▶ [PROVIDED RECORDS]:
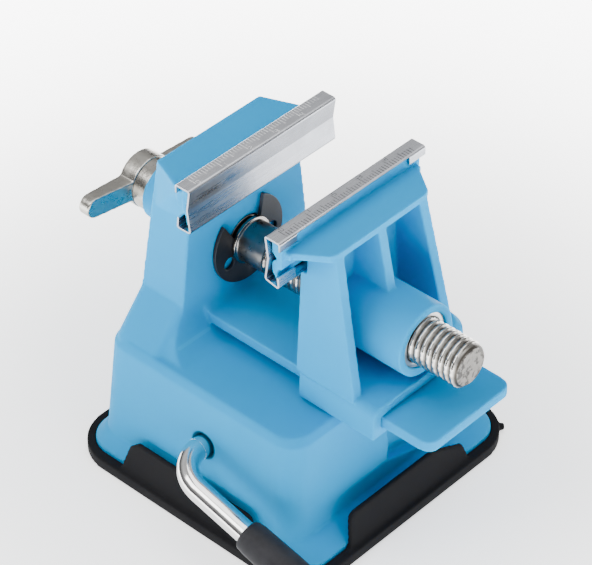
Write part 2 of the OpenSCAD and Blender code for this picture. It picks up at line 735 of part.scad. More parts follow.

* * *

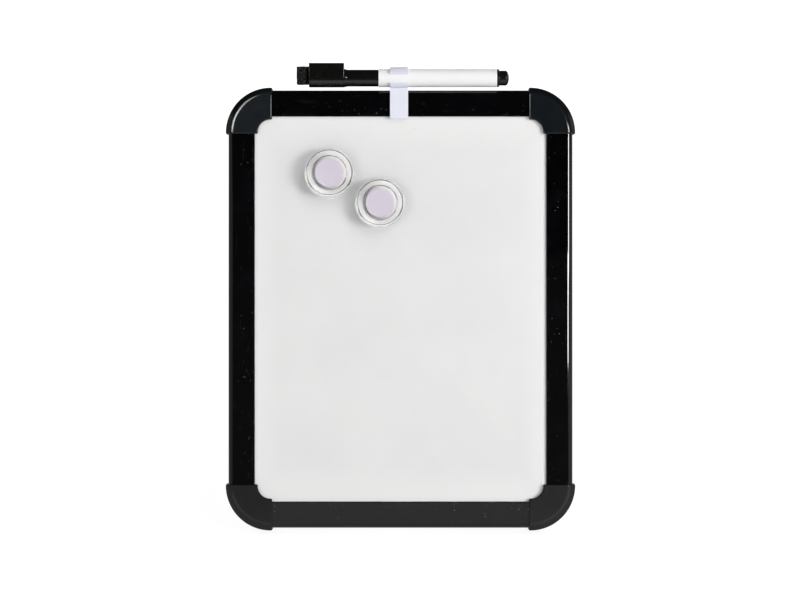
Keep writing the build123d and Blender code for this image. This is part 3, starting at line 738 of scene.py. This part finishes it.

...

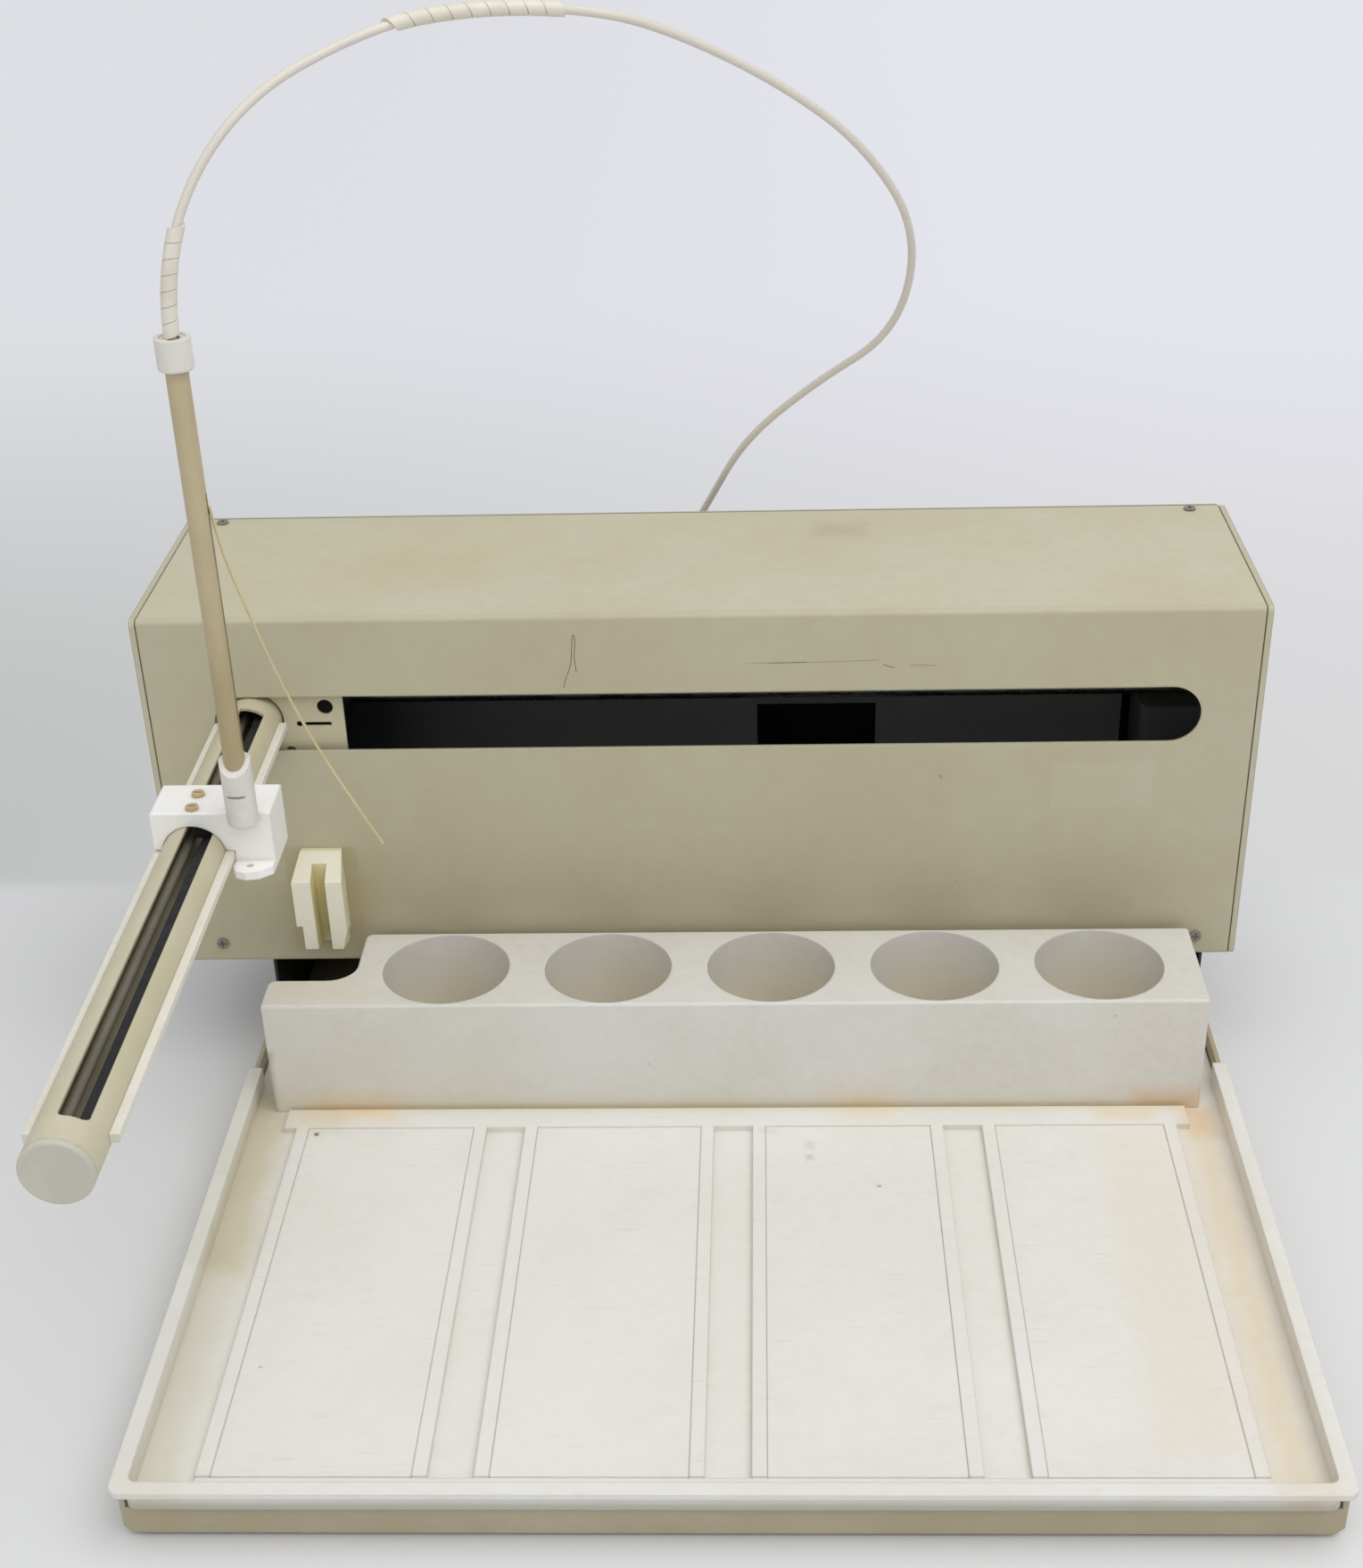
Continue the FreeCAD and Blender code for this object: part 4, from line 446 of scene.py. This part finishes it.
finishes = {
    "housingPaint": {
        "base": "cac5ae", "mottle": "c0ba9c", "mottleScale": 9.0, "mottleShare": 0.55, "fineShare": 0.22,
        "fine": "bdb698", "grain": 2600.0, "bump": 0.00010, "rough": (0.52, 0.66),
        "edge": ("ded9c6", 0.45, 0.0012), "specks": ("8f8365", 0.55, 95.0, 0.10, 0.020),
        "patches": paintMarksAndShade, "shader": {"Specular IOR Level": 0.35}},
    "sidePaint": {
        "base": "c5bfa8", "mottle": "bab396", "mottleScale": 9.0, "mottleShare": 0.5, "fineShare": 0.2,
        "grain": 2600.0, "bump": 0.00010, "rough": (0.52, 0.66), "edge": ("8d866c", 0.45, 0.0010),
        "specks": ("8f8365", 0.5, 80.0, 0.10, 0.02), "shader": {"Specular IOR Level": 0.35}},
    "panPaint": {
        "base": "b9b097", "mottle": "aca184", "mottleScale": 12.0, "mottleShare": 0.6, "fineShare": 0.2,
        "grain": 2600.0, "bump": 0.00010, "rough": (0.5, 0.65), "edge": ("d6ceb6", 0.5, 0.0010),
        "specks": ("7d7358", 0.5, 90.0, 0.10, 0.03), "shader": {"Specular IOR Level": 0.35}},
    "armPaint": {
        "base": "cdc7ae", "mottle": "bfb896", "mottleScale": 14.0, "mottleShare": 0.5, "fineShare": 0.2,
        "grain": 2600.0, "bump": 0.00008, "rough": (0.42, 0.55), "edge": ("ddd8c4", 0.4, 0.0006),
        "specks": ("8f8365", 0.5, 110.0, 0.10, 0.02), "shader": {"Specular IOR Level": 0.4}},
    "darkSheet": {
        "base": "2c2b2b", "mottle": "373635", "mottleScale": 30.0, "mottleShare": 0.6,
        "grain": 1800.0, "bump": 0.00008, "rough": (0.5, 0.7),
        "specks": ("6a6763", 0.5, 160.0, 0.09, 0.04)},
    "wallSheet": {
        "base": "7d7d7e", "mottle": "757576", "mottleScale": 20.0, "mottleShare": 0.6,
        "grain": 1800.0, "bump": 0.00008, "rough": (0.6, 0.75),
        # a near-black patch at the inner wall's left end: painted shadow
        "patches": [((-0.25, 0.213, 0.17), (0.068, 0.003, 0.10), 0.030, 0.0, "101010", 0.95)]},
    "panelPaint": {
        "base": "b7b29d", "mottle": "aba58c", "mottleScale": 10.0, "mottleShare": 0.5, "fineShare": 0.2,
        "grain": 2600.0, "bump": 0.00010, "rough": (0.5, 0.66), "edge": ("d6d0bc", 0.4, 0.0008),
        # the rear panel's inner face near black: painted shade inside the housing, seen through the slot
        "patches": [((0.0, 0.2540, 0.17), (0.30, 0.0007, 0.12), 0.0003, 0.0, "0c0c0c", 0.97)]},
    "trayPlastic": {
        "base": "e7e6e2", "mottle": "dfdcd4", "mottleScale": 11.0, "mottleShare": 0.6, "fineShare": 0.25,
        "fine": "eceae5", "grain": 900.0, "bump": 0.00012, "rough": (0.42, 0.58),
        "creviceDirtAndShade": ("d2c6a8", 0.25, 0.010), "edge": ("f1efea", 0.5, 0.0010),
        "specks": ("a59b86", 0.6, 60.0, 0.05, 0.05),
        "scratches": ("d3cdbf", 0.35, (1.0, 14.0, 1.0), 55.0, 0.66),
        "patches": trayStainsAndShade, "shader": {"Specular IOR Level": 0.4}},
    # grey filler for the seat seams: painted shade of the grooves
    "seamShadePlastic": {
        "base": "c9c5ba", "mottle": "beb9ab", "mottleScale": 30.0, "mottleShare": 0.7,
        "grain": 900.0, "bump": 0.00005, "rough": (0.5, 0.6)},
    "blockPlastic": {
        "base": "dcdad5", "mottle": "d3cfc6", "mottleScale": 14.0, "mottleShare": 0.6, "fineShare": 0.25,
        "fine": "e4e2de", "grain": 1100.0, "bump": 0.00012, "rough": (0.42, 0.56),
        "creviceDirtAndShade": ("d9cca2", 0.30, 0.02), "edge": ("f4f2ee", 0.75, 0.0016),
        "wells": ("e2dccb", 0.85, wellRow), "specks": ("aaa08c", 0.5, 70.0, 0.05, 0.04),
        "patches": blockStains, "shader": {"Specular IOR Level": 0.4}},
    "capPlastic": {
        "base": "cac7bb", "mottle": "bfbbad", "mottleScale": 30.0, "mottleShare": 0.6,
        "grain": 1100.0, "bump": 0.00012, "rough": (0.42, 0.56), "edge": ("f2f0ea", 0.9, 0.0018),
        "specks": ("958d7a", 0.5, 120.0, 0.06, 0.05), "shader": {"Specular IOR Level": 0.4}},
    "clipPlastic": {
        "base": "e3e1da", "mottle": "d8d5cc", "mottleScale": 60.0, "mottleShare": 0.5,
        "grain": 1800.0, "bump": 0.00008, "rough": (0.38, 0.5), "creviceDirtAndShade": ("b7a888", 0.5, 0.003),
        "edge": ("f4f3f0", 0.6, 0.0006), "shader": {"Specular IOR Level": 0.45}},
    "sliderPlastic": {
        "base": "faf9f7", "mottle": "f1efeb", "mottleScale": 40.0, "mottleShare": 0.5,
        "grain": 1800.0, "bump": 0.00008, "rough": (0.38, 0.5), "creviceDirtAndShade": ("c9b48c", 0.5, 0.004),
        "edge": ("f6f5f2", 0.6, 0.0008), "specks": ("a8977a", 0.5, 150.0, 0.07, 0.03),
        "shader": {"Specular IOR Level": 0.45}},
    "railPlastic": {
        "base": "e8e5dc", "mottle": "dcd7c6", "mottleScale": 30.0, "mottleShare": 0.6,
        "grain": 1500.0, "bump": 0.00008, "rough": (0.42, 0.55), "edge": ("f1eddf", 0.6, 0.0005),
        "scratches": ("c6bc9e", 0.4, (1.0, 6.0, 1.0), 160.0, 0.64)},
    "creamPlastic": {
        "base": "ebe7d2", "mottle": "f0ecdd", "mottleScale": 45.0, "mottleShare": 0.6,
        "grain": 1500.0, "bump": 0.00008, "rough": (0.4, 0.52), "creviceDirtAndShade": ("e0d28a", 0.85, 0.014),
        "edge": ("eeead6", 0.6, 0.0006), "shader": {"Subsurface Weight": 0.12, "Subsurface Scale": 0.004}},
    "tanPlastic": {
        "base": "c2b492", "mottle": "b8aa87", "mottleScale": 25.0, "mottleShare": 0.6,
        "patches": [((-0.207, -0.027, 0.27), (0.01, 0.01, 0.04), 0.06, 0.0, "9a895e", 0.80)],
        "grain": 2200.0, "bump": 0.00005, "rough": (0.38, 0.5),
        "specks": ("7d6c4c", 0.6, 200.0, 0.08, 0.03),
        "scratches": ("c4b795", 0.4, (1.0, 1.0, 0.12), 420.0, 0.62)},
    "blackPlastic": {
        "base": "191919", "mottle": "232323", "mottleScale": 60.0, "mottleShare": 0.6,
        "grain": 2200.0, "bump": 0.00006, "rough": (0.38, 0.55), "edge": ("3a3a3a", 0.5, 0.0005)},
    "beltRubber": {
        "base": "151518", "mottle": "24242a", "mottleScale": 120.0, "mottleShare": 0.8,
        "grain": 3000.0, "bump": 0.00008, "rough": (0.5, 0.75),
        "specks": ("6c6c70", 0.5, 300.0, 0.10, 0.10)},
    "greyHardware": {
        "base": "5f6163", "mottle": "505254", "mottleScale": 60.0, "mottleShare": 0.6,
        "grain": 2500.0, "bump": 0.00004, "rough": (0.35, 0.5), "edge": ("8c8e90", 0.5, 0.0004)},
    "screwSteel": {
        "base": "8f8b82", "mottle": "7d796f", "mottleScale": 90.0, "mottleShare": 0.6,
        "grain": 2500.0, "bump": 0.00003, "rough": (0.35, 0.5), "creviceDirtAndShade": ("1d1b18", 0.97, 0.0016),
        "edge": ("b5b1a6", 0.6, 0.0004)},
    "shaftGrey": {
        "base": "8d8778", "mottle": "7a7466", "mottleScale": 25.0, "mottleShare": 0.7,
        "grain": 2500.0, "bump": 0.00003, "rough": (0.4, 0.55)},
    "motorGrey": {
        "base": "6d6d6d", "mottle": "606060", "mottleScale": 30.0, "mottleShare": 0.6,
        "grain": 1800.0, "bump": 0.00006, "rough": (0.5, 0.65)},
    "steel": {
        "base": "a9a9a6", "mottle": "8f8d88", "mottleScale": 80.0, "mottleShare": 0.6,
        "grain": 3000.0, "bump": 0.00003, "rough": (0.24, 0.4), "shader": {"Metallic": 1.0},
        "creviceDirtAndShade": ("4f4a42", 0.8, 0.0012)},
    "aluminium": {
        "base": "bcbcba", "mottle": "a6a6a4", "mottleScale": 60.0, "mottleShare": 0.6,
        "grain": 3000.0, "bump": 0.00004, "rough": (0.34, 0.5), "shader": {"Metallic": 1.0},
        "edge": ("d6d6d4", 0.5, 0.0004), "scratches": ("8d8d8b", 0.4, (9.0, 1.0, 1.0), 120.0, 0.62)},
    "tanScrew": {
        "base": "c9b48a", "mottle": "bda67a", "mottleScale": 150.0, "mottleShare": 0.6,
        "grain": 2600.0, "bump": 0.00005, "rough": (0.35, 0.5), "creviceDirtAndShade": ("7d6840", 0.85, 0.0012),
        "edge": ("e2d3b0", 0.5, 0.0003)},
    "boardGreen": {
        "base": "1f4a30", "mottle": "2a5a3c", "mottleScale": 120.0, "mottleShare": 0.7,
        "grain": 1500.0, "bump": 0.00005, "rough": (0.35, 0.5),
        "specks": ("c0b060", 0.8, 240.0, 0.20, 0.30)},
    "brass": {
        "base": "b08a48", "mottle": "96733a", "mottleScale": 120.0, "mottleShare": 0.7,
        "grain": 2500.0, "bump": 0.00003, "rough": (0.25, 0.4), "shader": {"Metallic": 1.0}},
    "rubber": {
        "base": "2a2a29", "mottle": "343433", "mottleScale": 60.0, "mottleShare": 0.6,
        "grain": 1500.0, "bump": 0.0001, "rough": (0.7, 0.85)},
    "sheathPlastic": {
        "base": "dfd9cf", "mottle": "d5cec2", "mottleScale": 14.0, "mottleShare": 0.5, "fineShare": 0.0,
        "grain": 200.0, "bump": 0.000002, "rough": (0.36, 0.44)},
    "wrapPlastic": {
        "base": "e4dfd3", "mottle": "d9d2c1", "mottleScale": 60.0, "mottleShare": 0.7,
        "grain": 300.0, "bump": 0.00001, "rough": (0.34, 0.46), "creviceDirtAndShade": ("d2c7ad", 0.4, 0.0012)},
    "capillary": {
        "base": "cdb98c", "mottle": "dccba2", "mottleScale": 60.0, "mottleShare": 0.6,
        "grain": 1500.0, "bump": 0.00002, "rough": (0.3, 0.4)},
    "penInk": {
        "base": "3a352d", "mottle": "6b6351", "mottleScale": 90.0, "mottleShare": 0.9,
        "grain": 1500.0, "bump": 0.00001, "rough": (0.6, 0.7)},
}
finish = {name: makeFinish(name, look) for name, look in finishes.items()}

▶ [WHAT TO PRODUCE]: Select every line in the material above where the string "finishes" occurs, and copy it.

▶ [WRITTEN SOLUTION]:
Keep writing the build123d and Blender code for this image. This is part 3, starting at line 738 of scene.py. This part finishes it.
Continue the FreeCAD and Blender code for this object: part 4, from line 446 of scene.py. This part finishes it.
finishes = {
finish = {name: makeFinish(name, look) for name, look in finishes.items()}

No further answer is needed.